On 01.02.2021 15:22, Andrew Cooper wrote:
> On 01/02/2021 13:18, Jan Beulich wrote:
>> On 30.01.2021 03:58, Andrew Cooper wrote:
>>> +static int vmtrace_alloc_buffer(struct vcpu *v)
>>> +{
>>> +    struct domain *d = v->domain;
>>> +    struct page_info *pg;
>>> +    unsigned int i;
>>> +
>>> +    if ( !d->vmtrace_size )
>>> +        return 0;
>>> +
>>> +    pg = alloc_domheap_pages(d, get_order_from_bytes(d->vmtrace_size),
>>> +                             MEMF_no_refcount);
>>> +    if ( !pg )
>>> +        return -ENOMEM;
>>> +
>>> +    /*
>>> +     * Getting the reference counting correct here is hard.
>>> +     *
>>> +     * All pages are now on the domlist.  They, or subranges within, will 
>>> be
>> "domlist" is too imprecise, as there's no list with this name. It's
>> extra_page_list in this case (see also below).
>>
>>> +     * freed when their reference count drops to zero, which may any time
>>> +     * between now and the domain teardown path.
>>> +     */
>>> +
>>> +    for ( i = 0; i < (d->vmtrace_size >> PAGE_SHIFT); i++ )

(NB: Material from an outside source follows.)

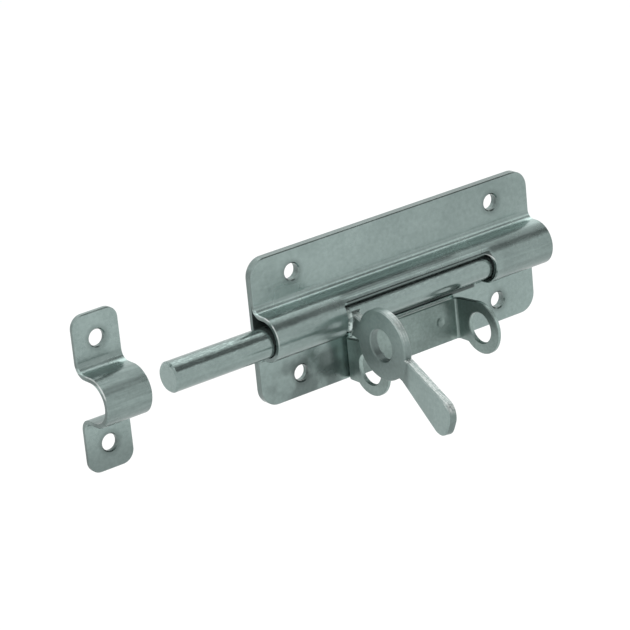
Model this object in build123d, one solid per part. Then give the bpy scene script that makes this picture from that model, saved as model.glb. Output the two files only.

>>> +        if ( unlikely(!get_page_and_type(&pg[i], d, PGT_writable_page)) )
>>> +            goto refcnt_err;
>>> +
>>> +    /*
>>> +     * We must only let vmtrace_free_buffer() take any action in the 
>>> success
>>> +     * case when we've taken all the refs it intends to drop.
>>> +     */
>>> +    v->vmtrace.pg = pg;
>>> +
>>> +    return 0;
>>> +
>>> + refcnt_err:
>>> +    /*
>>> +     * In the failure case, we must drop all the acquired typerefs thus 
>>> far,
>>> +     * skip vmtrace_free_buffer(), and leave domain_relinquish_resources() 
>>> to
>>> +     * drop the alloc refs on any remaining pages - some pages could 
>>> already
>>> +     * have been freed behind our backs.
>>> +     */
>>> +    while ( i-- )
>>> +        put_page_and_type(&pg[i]);
>>> +
>>> +    return -ENODATA;
>>> +}
>> As said in reply on the other thread, PGC_extra pages don't get
>> freed automatically. I too initially thought they would, but
>> (re-)learned otherwise when trying to repro your claims on that
>> other thread. For all pages you've managed to get the writable
>> ref, freeing is easily done by prefixing the loop body above by
>> put_page_alloc_ref(). For all other pages best you can do (I
>> think; see the debugging patches I had sent on that other
>> thread) is to try get_page() - if it succeeds, calling
>> put_page_alloc_ref() is allowed. Otherwise we can only leak the
>> respective page (unless going to further extents with trying to
>> recover from the "impossible"), or assume the failure here was
>> because it did get freed already.
> 
> Right - I'm going to insist on breaking apart orthogonal issues.
> 
> This refcounting issue isn't introduced by this series - this series
> uses an established pattern, in which we've found a corner case.
> 
> The corner case is theoretical, not practical - it is not possible for a
> malicious PV domain to take 2^43 refs on any of the pages in this
> allocation.  Doing so would require an hours-long SMI, or equivalent,
> and even then all malicious activity would be paused after 1s for the
> time calibration rendezvous which would livelock the system until the
> watchdog kicked in.

Actually an overflow is only one of the possible reasons here.
Another, which may be more "practical", is that another entity
has already managed to free the page (by dropping its alloc-ref,
and of course implying it did guess at the MFN).